Posting Times

Posts will be between 8:30 PM to 10:00 PM PST
Mikey's Short Term Trading Rules

1) Make up a list of stocks, commodities or ETF's to trade. This list should be names that have good earnings and high relative strength.
2) Monitor this list and throw out the weaker names
3) Buy only stocks or ETF's that are intermediate and daily up (green) and the market is Daily and intermediate term up (green)
4) Buy pullbacks on these stocks to the 20 and 50 day averages
Usually you get 4 to 6 20 day pullback buys and 2 or 3 50 day pullback buys in an intermediate term trend
5) More agressive traders can buy the 7 day average in the first 3 to 8 weeks of the uptrend.
6) Buy pullbacks not runups. A buy should not be easy or exciting but difficult and somewhat scary. DO NOT CHASE
7) Place stop at 5% below the buy price. Do not remove
8) Sell 3 to 5 days after the stock price takes out its most recent 2 week high with at least 15% gains
9) Uptrends that are 12 weeks or more may be ripe for a correction. The first 2 pullbacks to the 50 day are usually safe.
Intermediate term uptrends and downtrends generally last from 8 to 16 weeks with 12 weeks being the norm.
10) Shorting is a viable strategy in downtrends for experienced traders only. In general, reverse the above rules
11) Tweet Mikey @themarketshadow with questions or ideas

Saturday, April 2, 2011

Mikey will no longer comment on the economy or the Fed

The system is out of whack. The reality is that the economy and the official versions are so different that it is not constructive to comment on the supposed economic reports. The reports are pure fiction. The markets worldwide are being manipulated and are nothing more than a currency/commodity play. It is a scam of major proportions. The only way to deal with this is by pure technical analysis or monitoring the price action. Therefore, my blog, for the most part, will be strictly technical. I will stick to the book and simply report my buy and sell signals.

Trades will be listed on the top right hand corner of this blog. The short term trades reflect a pure technical approach to the market. The stocks or ETF's I choose are based solely on price action, relative strength and recent earnings.I am looking for the strongest and best earning stocks over the past year that have strong technicals and fundamentals.

Long term trades reflect what I see as the end game or outcome of this manipulation. I believe that this kind of manipulation will end in a crash. I believe that the commodities markets will also crash when scam ends. These trades have nothing to do with price action and may run negative for some period. I am extremely bearish on oil, gold, silver, and commodities in general. I, as you know have been saying that for well over a year now and have been in and out of these stocks usually will small to medium losses.

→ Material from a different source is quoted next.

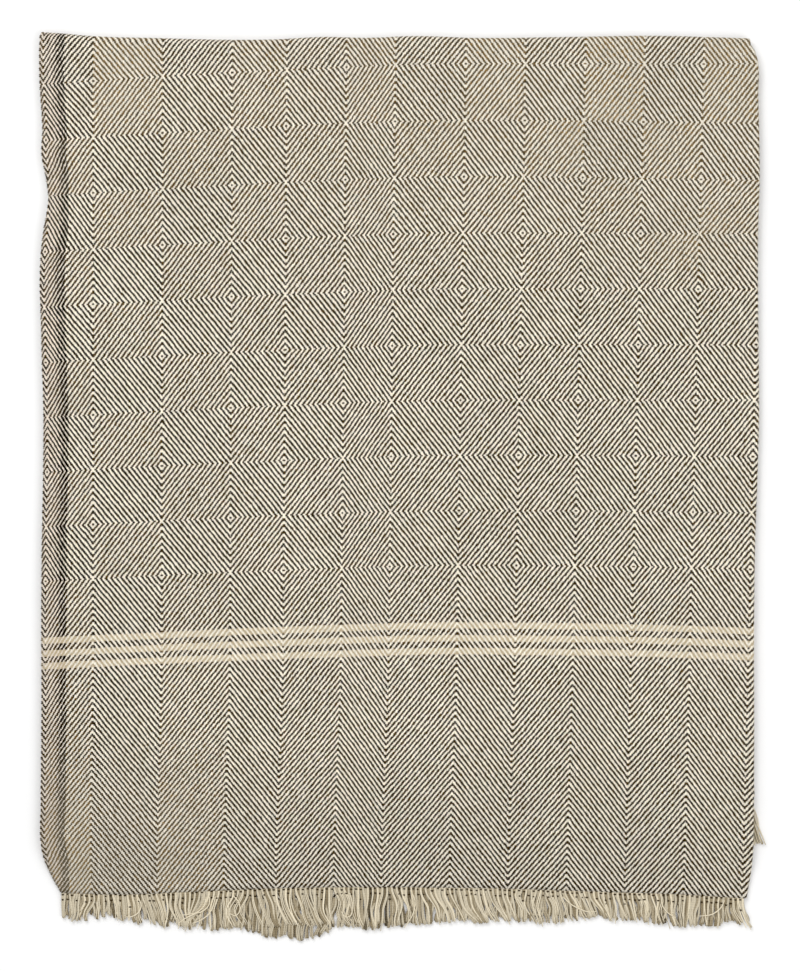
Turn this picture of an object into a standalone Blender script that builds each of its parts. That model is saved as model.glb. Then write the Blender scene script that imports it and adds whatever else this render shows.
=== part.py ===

I am taking them on again because I sense this game is about to end. These kinds of trades have a tendency to lose for long periods of time and skyrocket when the gig is up. They leave the majority holding the bag. I am confident about these trades but it requires a great deal of patience and a willingness to be wrong for long periods. I will never know what sell off will take, and when it comes I will not short it so I must position my self before it happens. Commodities are at their highs now so I feel it is a good time to do it.

Technical analysis takes the opposite view. It only buys what is in now and is running. The hot item. That is no bed of roses either but if you like short term results it is the only way to go. Stops need to be placed or protective puts need to be purchased to protect against a big hit which will surely come at some point.

I watch the relationship between the 20 and the 50 day. The stocks that have the 20 above the 50 and have both averages above the 90 day and all 3 averages must be rising for me to consider them as long side trades.  I then look at relative strength and recent earnings trends and strength of their industry groups for a buy candidate.  The overall market must also be buy rated for me to put on a long trade. I can use ETF's and just trade the market or buy a strong individual stock. The reverse is true for shorts. I will only short if the market is sell rated and the 20 has been below the 50 and the 50 is below the 90 day.

I will have add a list of stocks that I am watching to buy and to short.  These stocks will have the technicals I need to buy but may not be in a buy or sell zone.  Generally to buy I like to put on the longs and shorts around the 50 day.  The long positions are put on as the stocks sell down to the 50 day. Strong stocks tend to bounce off of their 50 day averages at least 3 times before they end their advance. The same applies to the short side They tend to bounce off of their 50 day 2 to 3 times before they advance.